8.      Menyimak dengan baik
Sebagai pelaku mujadalah hendaknya pandai mendengarkan pendapat orang lain, disamping pandai mengutarakan pendapat. Karena pembicara yang baik adalah pendengar yang baik.
9.      Mengungkap bahasan yang jelas
Dalam mujadalah, tegasnya ungkapan, fasihnya lisan, dan baiknya penjelasan merupakan pilar-pilar penting untuk menghasilkan mujadalah yang baik dan produktif.
10.  Menggunakan ilustrasi
Ilustrasi merupakan salah satu langkah untuk memperjelas dan mempermudah lawan dalam memahami argumentasi yang ia maksud.
11.  Tidak mengeraskan suara berlebihan
Orang yang ber-mujadalakh sebaiknya jangan mengeluarkan suara yang berlebihan atau tidak mengeraskan suara lebih dari yang dibutuhkan pendengar.
12.  Menyerang dan mematahkan dengan baik
Dalam menyerang dan mematahkan argument lawan, hendaknya seseorang itu memilih dan memilah kata-kata yang baik yang tidak menyinggung perasaan lawan.
13.  Menjaga kesopanan
Perbuatan yang tidak sopan dan yang dapat menyinggung, terkadang sering terjadi Dallam proses mujadalah, misalnya membelakangi lawan, tidak memperhatikan lawan, atau sikap melecehkan lawan.
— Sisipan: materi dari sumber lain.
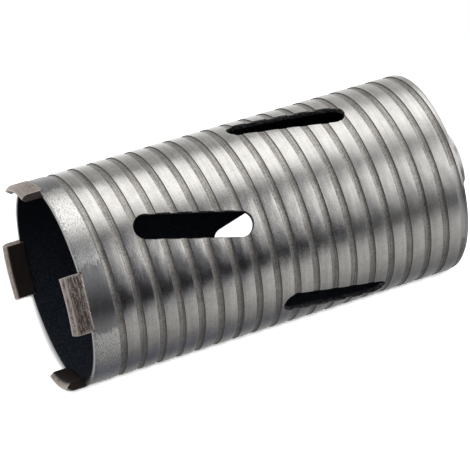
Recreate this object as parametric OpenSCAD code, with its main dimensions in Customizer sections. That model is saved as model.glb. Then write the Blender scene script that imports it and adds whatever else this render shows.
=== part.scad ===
// Dry diamond core bit: a slotted steel tube with a spiral groove, four
// crowned cutting segments on its front rim, and a welded back plate that
// carries a threaded hub. It stands on its segments, with its axis on +Z.
// All lengths are in millimetres and all angles in degrees.

/* [Barrel] */
// Outer diameter of the steel tube
tube_d = 81.4; // [70:0.1:120]
// Wall thickness of the tube
tube_wall = 2; // [1.6:0.1:3]
// Length of the tube, from its front rim to its rear edge
tube_length = 157.5; // [150:0.5:220]

/* [Spiral groove] */
// Advance of the groove along the axis in one turn
groove_pitch = 8; // [6:0.5:12]
// Width of the groove
groove_width = 2.85; // [2:0.05:4]
// Depth of the groove
groove_depth = 0.4; // [0.2:0.05:0.8]
// Distance from the front rim to the middle of the groove's first end
groove_start = 8.65; // [6:0.05:20]
// Angle about the axis of the groove's first end
groove_start_angle = -115; // [-180:5:180]

/* [Slots] */
// Length of each slot over its round ends
slot_length = 46.4; // [30:0.2:48]
// Width of each slot
slot_width = 9.8; // [6:0.2:12]
// Lean of each slot away from the axis
slot_slant = 14.8; // [0:0.2:25]
// Number of slots in each of the two rows
slots_per_row = 3; // [2:1:4]
// Distance from the front rim to the middle of the front row
front_row_place = 48; // [40:0.2:50]
// Distance from the front rim to the middle of the rear row
rear_row_place = 101.2; // [100:0.2:110]
// Angle about the axis of the front row's first slot
front_row_angle = -23; // [-60:0.2:60]
// Angle about the axis of the rear row's first slot
rear_row_angle = -72; // [-120:0.2:0]

/* [Segments] */
// Length of each segment along its outer arc
segment_length = 23.5; // [16:0.5:30]
// Full height of each segment along the axis
segment_height = 8.5; // [7:0.25:12]
// Radial thickness of each segment
segment_thickness = 3.25; // [2.8:0.05:4.5]
// How far each segment stands outside the tube
segment_stand_out = 0.3; // [0.1:0.05:0.6]
// How deep each segment sits in its notch in the rim
segment_seat = 1; // [0.5:0.1:3]
// Height of the slopes on both sides of the segment's crown
crown_height = 1.7; // [0.5:0.1:2.5]
// Width of the narrow land on top of the crown
crown_land = 0.5; // [0.3:0.1:1]
// Bevel on the rear corners of each segment
segment_corner = 0.7; // [0.3:0.1:1]
// Gap between each end of a segment and its notch
notch_gap = 0.15; // [0.05:0.05:0.4]

/* [Back plate] */
// Thickness of the back plate
plate_thickness = 6; // [4:0.5:10]
// Leg of the ring weld that joins the plate to the tube
plate_weld_leg = 1.6; // [1:0.1:2.5]

/* [Hub] */
// Outer diameter of the hub
hub_d = 32; // [28:0.5:40]
// Height of the hub behind the back plate
hub_height = 12.5; // [10:0.5:30]
// Diameter of the hub's spigot, which passes through the back plate
spigot_d = 26; // [24:0.5:27]
// Core diameter of the hub's female thread
thread_core_d = 18.63; // [16:0.01:21]
// Width of the chamfer at each end of the thread
thread_chamfer = 1.2; // [0.5:0.1:1.5]
// Width across the two wrench flats
flats_width = 27; // [26:0.5:27.5]
// Angle about the axis that the first flat faces
flats_angle = 43; // [-90:1:90]
// Bevel on the hub's rear edge
hub_bevel = 0.8; // [0.3:0.1:1.5]
// Leg of the fillet weld that joins the hub to the plate
hub_weld_leg = 2.6; // [1.5:0.1:4]

/* [Hidden] */
$fn = 96;

steel = [0.66, 0.66, 0.65];
plate_steel = [0.45, 0.46, 0.47];
hub_steel = [0.70, 0.69, 0.66];
weld_metal = [0.40, 0.38, 0.36];
sintered = [0.52, 0.47, 0.44];

// A cutter passes through the surfaces that it opens by this much
overcut = 1;
// Straight steps of the groove's walls in one turn
groove_steps = 30;
segment_count = 4;

tube_r = tube_d / 2;
bore_r = tube_r - tube_wall;
rim_z = segment_height - segment_seat;
rear_z = rim_z + tube_length;
plate_z = rear_z - plate_thickness;
hub_end_z = rear_z + hub_height;

segment_r = tube_r + segment_stand_out;
segment_bore_r = segment_r - segment_thickness;
segment_mid_r = segment_r - segment_thickness / 2;
segment_angle = arc_angle(segment_length, segment_r);
notch_angle = segment_angle + 2 * arc_angle(notch_gap, tube_r);

groove_floor_r = tube_r - groove_depth;
// Radius of the groove cutter, whose straight steps stay outside the tube
groove_cut_r = (tube_r + overcut) / cos(180 / groove_steps);
// The groove runs out through the rear edge of the tube
groove_rise = tube_length - groove_start + groove_width;
groove_count = ceil(groove_rise / groove_pitch * groove_steps);

hub_weld_top_z = rear_z + hub_weld_leg;

// Angle that an arc of the given length takes at radius r
function arc_angle(length, r) = length / r * 180 / PI;

// Corners of the groove cutter's rectangular section at one step
function groove_section(step) =
    let (
        turn = step / groove_steps,
        angle = groove_start_angle + 360 * turn,
        z = rim_z + groove_start + groove_pitch * turn,
        inner_r = groove_floor_r - overcut / 2,
        half = groove_width / 2
    )
    [
        for (corner = [
            [inner_r, -half], [groove_cut_r, -half],
            [groove_cut_r, half], [inner_r, half]
        ])
        [corner[0] * cos(angle), corner[0] * sin(angle), z + corner[1]]
    ];

// Two triangles for each of the four sides between two sections
function groove_sides(step) = [
    for (side = [0:3], half = [0, 1])
    let (
        a = 4 * step + side,
        b = 4 * step + (side + 1) % 4
    )
    half == 0 ? [a, b, b + 4] : [a, b + 4, a + 4]
];

// A rectangular section carried along a right-hand helix
module groove_ribbon() {
    points = [for (step = [0:groove_count]) each groove_section(step)];
    sides = [for (step = [0:groove_count - 1]) each groove_sides(step)];
    last = 4 * groove_count;
    ends = [[3, 2, 1, 0], [last, last + 1, last + 2, last + 3]];
    polyhedron(points, concat(sides, ends), convexity = 20);
}

// The groove's cutter, hollowed so that the groove's floor is a true cylinder
module groove_cutter() {
    difference() {
        groove_ribbon();
        cylinder(r = groove_floor_r, h = 2 * rear_z);
    }
}

// A ring about the axis, from z_low to z_high
module ring(inner_r, outer_r, z_low, z_high) {
    translate([0, 0, z_low])
        difference() {
            cylinder(r = outer_r, h = z_high - z_low);
            translate([0, 0, -overcut])
                cylinder(r = inner_r, h = z_high - z_low + 2 * overcut);
        }
}

// One slanted slot with round ends, cut along the radius at +X
module slot_cutter() {
    depth = tube_wall + 6 * overcut;
    reach = slot_length / 2 - slot_width / 2;
    translate([bore_r - 3 * overcut, 0, 0])
        rotate([-slot_slant, 0, 0])
            union() {
                for (side = [-1, 1])
                    translate([0, 0, side * reach])
                        rotate([0, 90, 0])
                            cylinder(d = slot_width, h = depth);
                translate([0, -slot_width / 2, -reach])
                    cube([depth, slot_width, 2 * reach]);
            }
}

// Both rows of slots
module slot_cutters() {
    rows = [
        [front_row_place, front_row_angle],
        [rear_row_place, rear_row_angle]
    ];
    for (row = rows, copy = [0:slots_per_row - 1])
        translate([0, 0, rim_z + row[0]])
            rotate([0, 0, row[1] + copy * 360 / slots_per_row])
                slot_cutter();
}

// A sector of a ring with the given section, centred on +X
module sector(angle) {
    rotate([0, 0, -angle / 2])
        rotate_extrude(angle = angle)
            children();
}

// The notches in the front rim that hold the segments
module notch_cutters() {
    for (copy = [0:segment_count - 1])
        rotate([0, 0, copy * 360 / segment_count])
            sector(notch_angle)
                translate([bore_r - overcut, rim_z - overcut])
                    square([tube_wall + 2 * overcut, segment_seat + overcut]);
}

// Slotted and grooved tube
module barrel() {
    color(steel)
        difference() {
            ring(bore_r, tube_r, rim_z, rear_z);
            groove_cutter();
            slot_cutters();
            notch_cutters();
        }
}

// Disc that closes the tube's rear end, bored for the hub's spigot and
// bevelled for its ring weld
module back_plate() {
    color(plate_steel)
        rotate_extrude()
            polygon([
                [spigot_d / 2, plate_z],
                [bore_r, plate_z],
                [bore_r, rear_z - plate_weld_leg],
                [bore_r - plate_weld_leg, rear_z],
                [spigot_d / 2, rear_z]
            ]);
}

// Ring of weld metal between the tube and the plate, ground flush
module plate_weld() {
    color(weld_metal)
        rotate_extrude()
            polygon([
                [bore_r, rear_z - plate_weld_leg],
                [bore_r, rear_z],
                [bore_r - plate_weld_leg, rear_z]
            ]);
}

// The two cuts that leave the hub's wrench flats, clear of its weld
module flat_cutters() {
    for (side = [0, 180])
        rotate([0, 0, flats_angle + side])
            translate([flats_width / 2, -hub_d, hub_weld_top_z + overcut / 2])
                cube([hub_d, 2 * hub_d, hub_height]);
}

// Turned hub with a spigot, a through thread and two wrench flats
module hub() {
    core_r = thread_core_d / 2;
    color(hub_steel)
        difference() {
            rotate_extrude()
                polygon([
                    [core_r + thread_chamfer, plate_z],
                    [spigot_d / 2, plate_z],
                    [spigot_d / 2, rear_z],
                    [hub_d / 2, rear_z],
                    [hub_d / 2, hub_end_z - hub_bevel],
                    [hub_d / 2 - hub_bevel, hub_end_z],
                    [core_r + thread_chamfer, hub_end_z],
                    [core_r, hub_end_z - thread_chamfer],
                    [core_r, plate_z + thread_chamfer]
                ]);
            flat_cutters();
        }
}

// Fillet of weld metal around the foot of the hub
module hub_weld() {
    color(weld_metal)
        rotate_extrude()
            polygon([
                [hub_d / 2, rear_z],
                [hub_d / 2 + hub_weld_leg, rear_z],
                [hub_d / 2, hub_weld_top_z]
            ]);
}

// Section of a segment: a block with a crowned front, standing on z = 0
module segment_section() {
    polygon([
        [segment_bore_r, crown_height],
        [segment_mid_r - crown_land / 2, 0],
        [segment_mid_r + crown_land / 2, 0],
        [segment_r, crown_height],
        [segment_r, segment_height],
        [segment_bore_r, segment_height]
    ]);
}

// Bevels on the two rear corners of a segment
module corner_cutters() {
    reach = 2 * segment_corner;
    for (side = [-1, 1])
        rotate([0, 0, side * segment_angle / 2])
            translate([segment_bore_r - overcut, 0, segment_height])
                rotate([-45 * side, 0, 0])
                    translate([0, -reach, -segment_corner / sqrt(2)])
                        cube([segment_thickness + 2 * overcut, 2 * reach, reach]);
}

// One cutting segment, the given number of places round from +X
module segment(place) {
    color(sintered)
        rotate([0, 0, place * 360 / segment_count])
            difference() {
                sector(segment_angle)
                    segment_section();
                corner_cutters();
            }
}

barrel();
back_plate();
plate_weld();
hub();
hub_weld();
segment(0);  // segment_1
segment(1);  // segment_2
segment(2);  // segment_3
segment(3);  // segment_4
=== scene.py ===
"""Diamond core bit: a grooved and slotted steel tube with four sintered segments
on its rim, closed by a welded plate with a threaded hub. All lengths in metres."""

import math

import bpy
import numpy as np
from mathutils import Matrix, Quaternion, Vector


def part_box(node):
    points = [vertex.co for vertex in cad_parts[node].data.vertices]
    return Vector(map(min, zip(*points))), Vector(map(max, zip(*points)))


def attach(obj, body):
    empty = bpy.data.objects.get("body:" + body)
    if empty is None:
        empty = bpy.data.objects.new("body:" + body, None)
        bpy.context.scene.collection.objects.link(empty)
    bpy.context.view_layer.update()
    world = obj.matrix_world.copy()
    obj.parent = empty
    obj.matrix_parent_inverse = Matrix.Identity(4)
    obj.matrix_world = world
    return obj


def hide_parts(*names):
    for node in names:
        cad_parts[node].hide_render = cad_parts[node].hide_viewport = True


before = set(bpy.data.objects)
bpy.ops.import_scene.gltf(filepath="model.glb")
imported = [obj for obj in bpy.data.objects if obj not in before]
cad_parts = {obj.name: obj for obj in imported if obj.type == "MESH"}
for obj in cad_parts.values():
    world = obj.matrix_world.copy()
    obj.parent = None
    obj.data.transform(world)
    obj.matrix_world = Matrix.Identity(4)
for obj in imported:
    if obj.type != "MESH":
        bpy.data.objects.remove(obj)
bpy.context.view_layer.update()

MM = 0.001
TURN = 2 * math.pi

# Sizes that the frame gives
tube_r = round(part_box("barrel")[1].x, 5)
rim_z = round(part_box("barrel")[0].z, 5)
rear_z = round(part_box("barrel")[1].z, 5)
plate_z = round(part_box("back_plate")[0].z, 5)
hub_r = round(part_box("hub")[1].y, 5)
hub_end_z = round(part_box("hub")[1].z, 5)
hub_weld_r = round(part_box("hub_weld")[1].x, 5)
hub_weld_top_z = round(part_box("hub_weld")[1].z, 5)
segment_r = round(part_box("segment_1")[1].x, 5)
segment_top_z = round(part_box("segment_1")[1].z, 5)
segment_half_width = round(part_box("segment_1")[1].y, 5)

# Barrel
tube_wall = 2 * MM
bore_r = tube_r - tube_wall
edge_break = 0.18 * MM
rear_break = 0.9 * MM
rear_drop = 0.28 * MM

# Spiral groove
groove_pitch = 8 * MM
groove_width = 2.85 * MM
half_groove = groove_width / 2
groove_depth = 0.4 * MM
groove_start = 8.65 * MM
groove_start_angle = math.radians(-115)
groove_ramp_turns = 0.012
groove_end_turns = 18.28

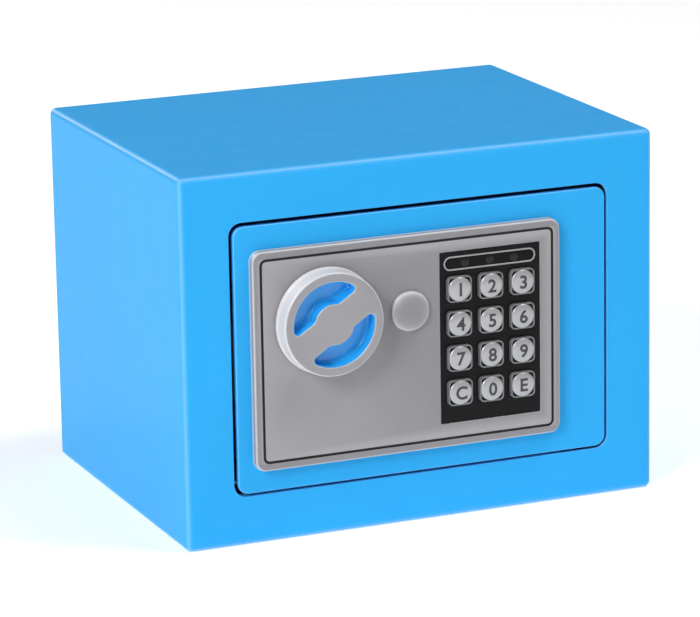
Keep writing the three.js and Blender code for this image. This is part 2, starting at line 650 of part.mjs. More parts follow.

Sikap-sikap seperti itu hendaknya dihindari oleh para pemujadalah.
14.  Menjaga suasana tenang dan kondusif
Suasana yang tenang dan kondusif akan membawa kenyamanan  bersama dalam proses mujadalah. Oleh karena itu, demi kepentingan bersama, suasana yang tenang, aman dan kondusif harus tetap dipelihara.
15.  Menutup mujadalah dengan baik
Saat perbedaan prinsip tidak mungkin diselesaikan dalam waktu yang tersedia dan terbatas, yang paling utama dilakukan adalah menutup acara mujadalah dengan cara yang bijaksana dan cerdas, sehingga tidak menimbulkan kesan pada semua pihak bahwa dirinya lemah atau meninggalkan mujadalah dalam keadaan kalah.